Abstract
Multi-functional nanoparticles are garnering considerable attention for their applications in nanomedicine due to their unique capabilities. Notably, nanoparticles can be engineered to deliver a specific compound at a controlled rate, to spatially target a particular location, and even to remotely destroy cells once the particles have reached their destination. Additionally, highly specific functionalities can be incorporated into the particles including fluorescence, magnetic properties, light scattering, and drug delivery. In many cases, biomolecules (e.g. antibodies, oligonucleotides, or peptides) are bound to the particle surface to direct the particle to a specific location or target. Circulation times can be lengthened by protecting the particles with a stealth coating enabling the particles to avoid the body’s scavenging mechanisms, and many nanoparticles can be tracked within the body to study their capabilities and behaviors in vivo.
This presentation will highlight recent advances in the development of two unique nanomedicinal particle platforms including poly (D,L-lactide-co-glycolic acid) (PLGA) and mesoporous silica nanoparticles (MSN). PLGA is a biodegradable polymer commonly used to make particles for in vivo studies and is generally regarded as safe. PLGA is approved by both the US Food and Drug Administration (FDA) and European Medicine Agency (EMA) for use in vaccines, drug delivery, and tissue engineering. Key advantages of MSN are associated with their high surface area and facile surface tunability. Often described as “nanosponges,” MSN can adsorb large amounts of molecules dissolved in solution thanks to this high surface area. Synthesis and characterization for these advanced nanomaterials will be discussed, and the presentation will demonstrate their utility as drug delivery vehicles and targeted therapeutic platforms.
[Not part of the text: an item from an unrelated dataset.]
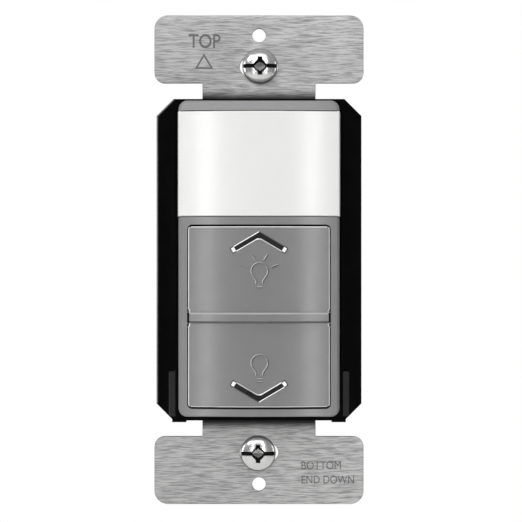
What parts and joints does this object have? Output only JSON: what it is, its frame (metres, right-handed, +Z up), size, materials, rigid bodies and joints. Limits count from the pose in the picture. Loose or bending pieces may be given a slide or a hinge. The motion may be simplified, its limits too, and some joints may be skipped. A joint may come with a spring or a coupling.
{
  "type": "motion sensor dimmer switch",
  "caption": "Strap-mounted motion sensor dimmer switch: crowned lens, two tilting keys with arrow marks, black cover and wall-box housing with side terminals.",
  "frame": {"origin": "centre of the device on the back plane of the metal strap, midway between the two wall-plate holes", "axes": "+X to the right seen from the room, +Y into the wall, +Z up as installed"},
  "size_m": [0.045, 0.0392, 0.1054],
  "materials": {
    "strap_metal": "horizontally brushed",
    "cover_plastic": "black, satin moulded",
    "face_plastic": "grey, satin moulded",
    "lens_plastic": "white, translucent, smooth",
    "key_plastic": "grey, satin moulded",
    "arrow_rim": "bright rim",
    "arrow_guide": "dark smoked",
    "housing_plastic": "black, satin moulded",
    "plated_screw": "nickel plated",
    "washer_fibre": "red fibre",
    "terminal_brass": "brass",
    "case_screw_steel": "zinc plated",
    "board_laminate": "green laminate",
    "sensor_can": "drawn metal",
    "switch_plastic": "black moulded",
    "plunger_plastic": "natural moulded",
    "led_body": "clear to milky",
    "clear_resin": "clear resin",
    "semiconductor_body": "black epoxy",
    "pad_silicone": "grey silicone",
    "ferrite": "dark ferrite",
    "copper_wire": "enamelled copper",
    "capacitor_box": "yellow moulded box",
    "capacitor_can": "sleeved can",
    "varistor_epoxy": "blue epoxy",
    "fuse_body": "brown body",
    "coil_body": "taped coil",
    "ground_screw": "green coated steel"
  },
  "bodies": {
    "base": {"strap": "strap_metal", "front_cover": "cover_plastic", "face_frame": "face_plastic", "sensor_lens": "lens_plastic", "divider_bar": "key_plastic", "rear_housing": "housing_plastic", "screw_retainers": "washer_fibre", "housing_screws": "case_screw_steel", "terminal_plates": "terminal_brass", "control_board": "board_laminate", "pir_sensor": "sensor_can", "light_sensor": "clear_resin", "up_switch_body": "switch_plastic", "down_switch_body": "switch_plastic", "indicator_leds": "led_body", "board_connector": "switch_plastic", "power_board": "board_laminate", "triac": "semiconductor_body", "triac_pad": "pad_silicone", "choke_core": "ferrite", "choke_winding": "copper_wire", "film_capacitor": "capacitor_box", "electrolytic_capacitor": "capacitor_can", "varistor": "varistor_epoxy", "fuse": "fuse_body", "supply_coil": "coil_body"},
    "up_key": {"up_button": "key_plastic", "up_chevron_trim": "arrow_rim", "up_chevron_window": "arrow_guide"},
    "up_plunger": {"up_switch_plunger": "plunger_plastic"},
    "down_key": {"down_button": "key_plastic", "down_chevron_trim": "arrow_rim", "down_chevron_window": "arrow_guide"},
    "down_plunger": {"down_switch_plunger": "plunger_plastic"},
    "top_screw": {"top_mount_screw": "plated_screw"},
    "bottom_screw": {"bottom_mount_screw": "plated_screw"},
    "line_screw": {"line_terminal_screw": "terminal_brass"},
    "load_screw": {"load_terminal_screw": "terminal_brass"},
    "neutral_screw": {"neutral_terminal_screw": "terminal_brass"},
    "ground_screw": {"ground_terminal_screw": "ground_screw"}
  },
  "joints": [
    {"name": "up_key_tilt", "type": "hinge", "parent": "base", "child": "up_key", "pos_m": [0, -0.0056, -0.01072], "axis": [-1, 0, 0], "range_deg": [0, 1.5], "stiffness_Nm_per_rad": 0.3, "springref_deg": -2.86},
    {"name": "up_plunger_travel", "type": "slide", "parent": "base", "child": "up_plunger", "axis": [0, 1, 0], "range_m": [0, 0.00032]},
    {"name": "down_key_tilt", "type": "hinge", "parent": "base", "child": "down_key", "pos_m": [0, -0.0056, -0.01392], "axis": [1, 0, 0], "range_deg": [0, 1.5], "stiffness_Nm_per_rad": 0.3, "springref_deg": -2.86},
    {"name": "down_plunger_travel", "type": "slide", "parent": "base", "child": "down_plunger", "axis": [0, 1, 0], "range_m": [0, 0.00032]},
    {"name": "top_screw_turn", "type": "hinge", "parent": "base", "child": "top_screw", "pos_m": [0.0002, 0, 0.04165], "axis": [0, 1, 0], "continuous": true},
    {"name": "bottom_screw_turn", "type": "hinge", "parent": "base", "child": "bottom_screw", "pos_m": [-0.0002, 0, -0.04165], "axis": [0, 1, 0], "continuous": true},
    {"name": "line_screw_turn", "type": "hinge", "parent": "base", "child": "line_screw", "pos_m": [0.0164, 0.0106, 0.013], "axis": [1, 0, 0], "continuous": true},
    {"name": "load_screw_turn", "type": "hinge", "parent": "base", "child": "load_screw", "pos_m": [0.0164, 0.0106, -0.005], "axis": [1, 0, 0], "continuous": true},
    {"name": "neutral_screw_turn", "type": "hinge", "parent": "base", "child": "neutral_screw", "pos_m": [-0.0164, 0.0106, 0.013], "axis": [-1, 0, 0], "continuous": true},
    {"name": "ground_screw_turn", "type": "hinge", "parent": "base", "child": "ground_screw", "pos_m": [-0.0164, 0.0106, -0.005], "axis": [-1, 0, 0], "continuous": true}
  ],
  "couplings": [
    {"joint": "up_plunger_travel", "follows": "up_key_tilt", "m_per_rad": 0.0119},
    {"joint": "down_plunger_travel", "follows": "down_key_tilt", "m_per_rad": 0.0119}
  ]
}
Both types of nanoparticles are currently used as potential prophylactic vaccines against HIV (NIH grants); MSN with enlarged pore size have been designed to encapsulate message RNA coding for envelop protein of the virus (glycoprotein, gp160). In addition, their surface has been modified to specifically target a family of professional antigen presenting cells (APC), namely the dendritic cells. Transcription of the particles by the cells as well as the translation of their genetic content has been proven in vitro. PLGA particles encapsulating another variant of the envelop protein (gp140) have been prepared, their surface has been decorated with the same envelop protein in order to activate and prolong the immune response.